In editing this volume Christine Bochen has divided her material up into four parts: "Being in one place" a short section covering January to March 1966; "Daring to Love" which covers the period of Merton’s relationship with M. and his attempt to reconcile himself with his solitary life; "Living love in solitude" which covers September to December 1966 as Merton worked at recommitting himself to his monastic life; "A life free from care" the last section of this journal covers January to October 1967 and presents a picture of Merton living fully his life as a hermit and writer.

It is good at last to be able to read Merton’s own account of this period after having read the interpretation of it by his biographers. What would have been really fascinating would be to know what Merton himself would have included if he was editing this journal for publication. As it stands this volume is dominated by Merton’s affair with M. The first section, "Being in one place" is very short and then the reader is rocketed into Merton’s affair and his journal for a time scarcely contains anything else except his speculations and reflections on their relationship. These reflections continue, though in a much lesser form through the last months of 1966 and into 1967 and at times overshadow some of the excellent journal writing contained in these later passages. With his "Midsummer Diary for M." included as an appendix at the end of this volume the reader is once again thrown into Merton’s intense self-examination presenting the danger of this relationship obscuring the blossoming of a far more mature Merton, partly as a result of this relationship, in the entries from September 1966 through to October 1967. If Merton had prepared this material for publication I think it is this material he would have concentrated on, though by no means to the exclusion of his relationship with M. which he clearly wanted to be known, as Merton himself said in May 1967:
"I have no intention of keeping the M. business entirely out of sight. I have always wanted to be completely open, both about my mistakes and about my effort to make sense out of my life. The affair with M. is an important part of it - and shows my limitations as well as a side of me that is - well, it needs to be known too, for it is part of me." (234.)

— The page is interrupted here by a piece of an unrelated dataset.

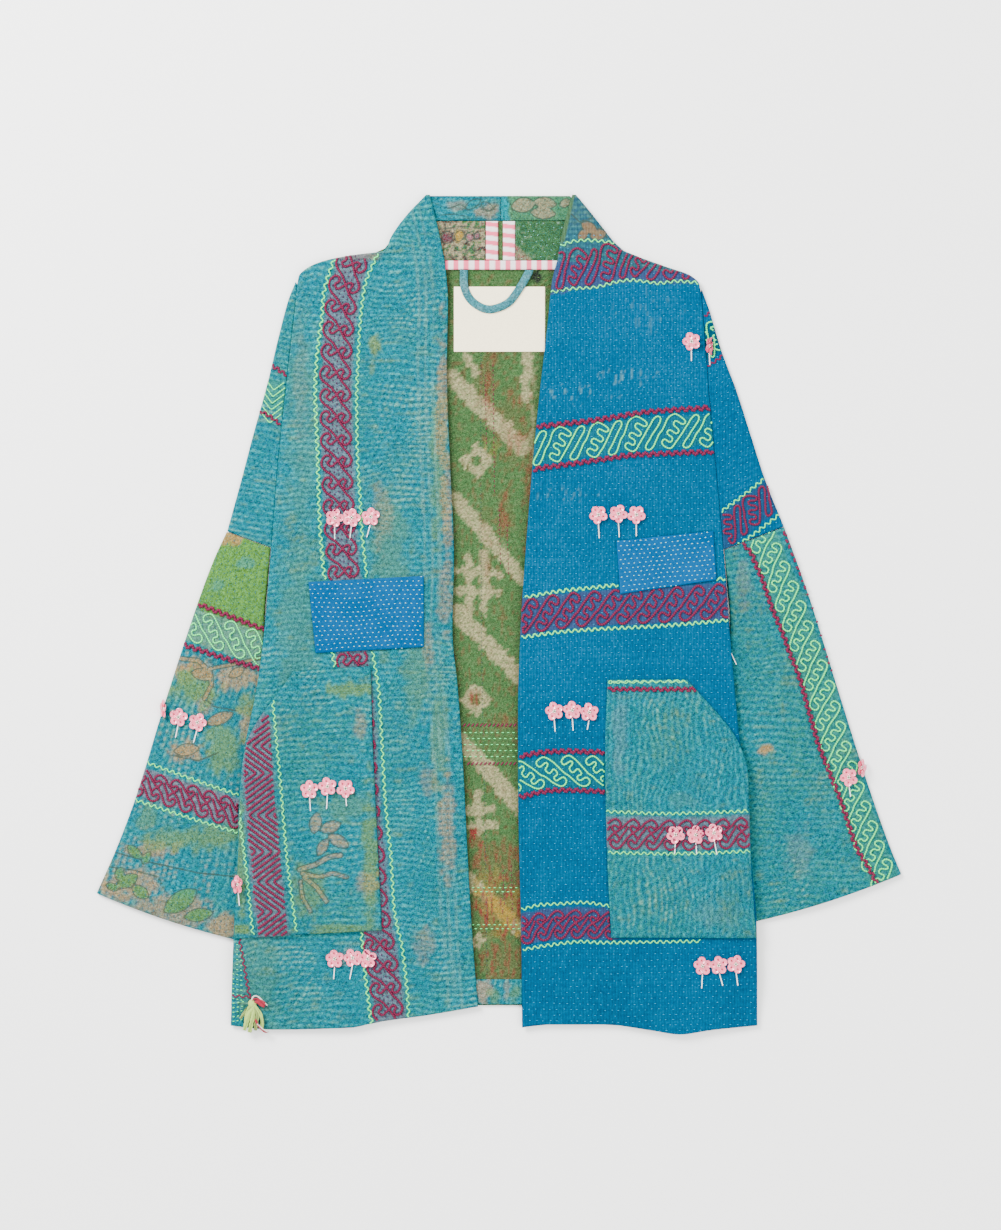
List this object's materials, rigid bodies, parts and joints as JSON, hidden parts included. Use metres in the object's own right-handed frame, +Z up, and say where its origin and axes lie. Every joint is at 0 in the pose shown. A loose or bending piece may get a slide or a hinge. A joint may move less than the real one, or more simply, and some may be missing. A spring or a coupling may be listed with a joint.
{
  "type": "sequin jacket",
  "caption": "Open-front quilted patchwork jacket laid flat, with wide sleeves, grown-on collar, patch pockets, embroidered bands and sequin flowers.",
  "frame": {"origin": "on the floor, midway between the two cuffs and midway between the collar's top and the lowest point of the hem", "axes": "+Y from hem to collar, +Z up from the floor through the front, +X towards the wearer's left sleeve"},
  "size_m": [0.804, 0.8384, 0.0154],
  "materials": {
    "teal_quilt": "worn matte cotton, mottled teal, quilted in rows",
    "blue_quilt": "worn matte cotton, strong blue, quilted with pale stitches",
    "floral_quilt": "worn matte cotton, green, teal and tan print",
    "green_lining_cloth": "worn matte cotton, green with blurred beige figures",
    "collar_print": "worn matte cotton, green with outlined tan blotches",
    "facing_print": "worn matte cotton, speckled tan",
    "facing_green": "worn matte cotton, dark green",
    "gingham": "matte cotton, pink and white checks",
    "label_cloth": "smooth woven cream cotton, bare",
    "loop_cloth": "matte folded cotton strip",
    "bright_patch": "matte cotton, bright blue, close white stitches",
    "rag_strips": "frayed cotton strips in yellow-green, dark red and white",
    "red_thread": "dark red cotton embroidery thread",
    "green_thread": "pale green cotton embroidery thread",
    "quilting_thread": "pale cotton quilting thread",
    "sequins": "glossy pearl pink sequins",
    "bugle_beads": "white glass beads"
  },
  "bodies": {
    "root": {"back_panel": "green_lining_cloth", "front_right": "teal_quilt", "front_left": "blue_quilt", "sleeve_upper_right": "teal_quilt", "sleeve_upper_left": "blue_quilt", "sleeve_lower_right": "floral_quilt", "sleeve_lower_left": "teal_quilt", "collar_back_right": "teal_quilt", "collar_back_left": "collar_print", "neck_facing_right": "facing_print", "neck_facing_left": "facing_green", "seam_binding_right": "gingham", "seam_binding_left": "gingham", "neck_binding": "gingham", "label": "label_cloth", "hanger_loop": "loop_cloth", "back_hem_tape": "teal_quilt", "pocket_right": "teal_quilt", "pocket_left": "teal_quilt", "patch_right": "bright_patch", "patch_left": "bright_patch", "tassel": "rag_strips"}
  },
  "joints": []
}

In the early entries in Learning to Love many of the themes readers have encountered in earlier journals are still present. Prominent in this section is Merton’s interest in the poet Rainer Maria Rilke. Merton had begun a serious study of Rilke the previous autumn and found in him a like voice. Both men had struggled over their relationships with women and a sense of their inability to love and to be loved. In March 1958 Merton had written that his "worst and inmost sickness is the despair of ever being truly able to love because I despair of ever being worthy of love" (2) and he had also been reflecting on his relationships with women, especially his youthful relationships. Merton had also been struggling with the difference between solitude and loneliness since his move to the hermitage in August 1965 and with thoughts of death as he felt his own physical body deteriorating and as some of his friends from his time at Columbia died. Over the course of this journal all these themes develop in Merton’s life and through his relationship with M. he found that he could "love with an awful completeness" (54) that by "abandoning himself to the emptiness" (3) his loneliness was transformed into solitude and that he could face death and the destructive forces in himself as "I no longer fear them, [the destructive forces] as I no longer fear the ardent and loving forces in myself." (304-5) After this period Merton never again spoke of his "inability to love, or to be loved." (4)

This experience filters through into some of Merton’s conferences to the monastic community, especially his lectures on Rilke where he speaks of "learning to love" as the hardest of all the tasks in the monastery, and of solitude as central to love. The effect of this relationship and the discoveries Merton made through it are reflected in the remaining journal entries for 1966 and into 1967. After the intense journal entries of March to September 1966 Merton’s journal takes on a more open and world-embracing tone as his new sense of love and compassion is extended to the wider world. The authors he was reading in this period make an impressive list - Camus, Eliot, Zukofsky, Muir, Sartre, Faulkner, Jones, Bachelard - and their thought affected his own thought and writing in his final most creative years, including his books Cables to the Ace, The Geography of Lograire, Ishi Means Man, as well as essays on Zen, Camus, Cargo Cults, Faulkner and monastic life.

Readers will find this sixth volume of Merton’s journals a veritable contrast to earlier journals, some will love it whilst other will not like the Merton who comes across in its pages. Whatever our reaction it is a part of the whole Merton and a part of the paradoxical figure readers have grown to expect from him.


Footnotes

(1) Monica Furlong. Merton: A Biography. (London: Collins, 1980.) 297.
(2) Thomas Merton. A Search for Solitude: Pursuing the Monk’s True Life. (San Francisco: Harper Collins, 1996.) 187.
(3) John Howard Griffin. Follow the Ecstasy: Thomas Merton, the hermitage years, 1965-1968. (Fort Worth, Texas: JHG Editions/Latitudes Press, 1983.) 103/4.
(4) Michael Mott. The Seven Mountains of Thomas Merton. (London: Sheldon Press, 1984.) 438.